Si l’on se fie à la théorie de l’historienne Mary Beard, auteure du récent essai Women and Power, a Manifesto (2017) et spécialiste de l’Antiquité, le pouvoir s’exprime depuis cette époque jusqu’à aujourd’hui par l’accaparement du discours et par sa pratique. Or raconte l’auteure, ce lieu du discours n’a jamais été, dans l’histoire, occupé par les femmes. Il leur était même défendu.

Une mise au silence qu’illustre, décrit l’historienne, le rejet de Pénélope par son fils Télémaque dans le récit fondateur qu’est l’Odyssée d’Homère. Dans ce texte classique, encore enseigné aujourd’hui, Télémaque jugeait que la place de sa mère, femme, n’était pas dans le hall du palais, mais plutôt dans sa chambre. Beard donne aussi l’exemple des Métamorphoses, récit d’Ovide dans lequel la princesse Philomèle, une fois agressée puis exclue, se fait couper la langue. Bien sûr, on est là dans le symbolique, dans l’imaginaire.

Mais, explique Beard, ce modèle de récits et de rhétorique, d’où les femmes sont absentes, a servi de matrice à toute une tradition littéraire et politique reconduite à chaque époque (Renaissance, époque classique, jusqu’à aujourd’hui). Tradition qui s’est imprimée dans les codes de lois et le parlementarisme que nous pratiquons encore de nos jours, et structurant la politique, les savoirs, la justice, comme le démontrent les lois qui régissent nos vies.

De tout cela, les femmes ont été exclues. Elles n’ont pas écrit les règles du pouvoir politique ni construit ses structures.

L’autorité de #MoiAussi

Celles qui arrivent en politique ont tout un choc quand elles entrent dans cette enceinte entièrement façonnée par les hommes. Comme le dit Beard, si l’on parle d’un plafond de verre, c’est qu’il y a quelque chose là-haut, et que les femmes sont bel et bien à l’extérieur de cet espace politique. D’ailleurs, quand elles s’y aventurent, la majorité des femmes adoptent une certaine androgynie (de ton, de la personnalité, de vêtements) pour rejoindre le modèle de référence du pouvoir. Le « féminin » n’y a pas de place.

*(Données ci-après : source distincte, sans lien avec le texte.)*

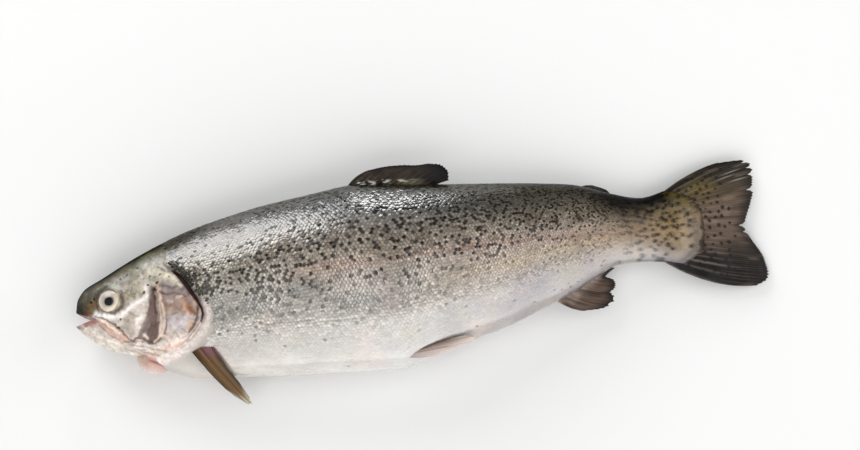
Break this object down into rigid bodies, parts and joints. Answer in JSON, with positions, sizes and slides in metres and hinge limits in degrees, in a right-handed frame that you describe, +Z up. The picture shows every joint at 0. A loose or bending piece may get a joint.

Mais voilà que #metoo, ce nouveau discours féminin tenu partout dans le monde par des milliers de femmes en série, pour reprendre l’expression prémonitoire de la professeure Martine Delvaux (Filles en série : des Barbies aux Pussy Riot), impose sa propre autorité.

Avec #moiaussi, le nombre donne du pouvoir aux femmes, quand des millions de témoignages convergent vers un même objectif : mettre au rancart une conception ancienne des rapports inégaux entre femmes et hommes.

Reconstruire

Les femmes n’aiment peut-être pas le pouvoir politique tel qu’il est pratiqué. Mais ça ne les empêche pas d’imposer le leur, en proclamant une nouvelle règle : l’intransigeance devant l’abus et le sexisme.

Il reste maintenant à incarner ce nouveau discours et ce pouvoir dans les structures qui nous régissent. Contrairement à l’image que l’on donne pour parler du mouvement #moiaussi, ce ne sont pas des plaques tectoniques, sur lesquelles nous n’avons aucun contrôle, qui sont bousculées ; ce sont plutôt des structures qui sont ébranlées, et sur elles, nous pourrions avoir beaucoup d’influence.

Comme l’a expliqué dans le New York Times la journaliste et essayiste Susan Faludi (auteure du célèbre Backlash) les patriarches tombent, mais le système patriarcal, lui, est encore debout. Il est électrisant, dit-elle, de faire la révolution et de se battre contre des démons, ça l’est beaucoup moins de reconstruire sur d’autres termes.

C’est pourtant ce que devront faire les femmes en politique, soutenues par toutes celles qui, hors des parlements, veulent que leurs voix comptent.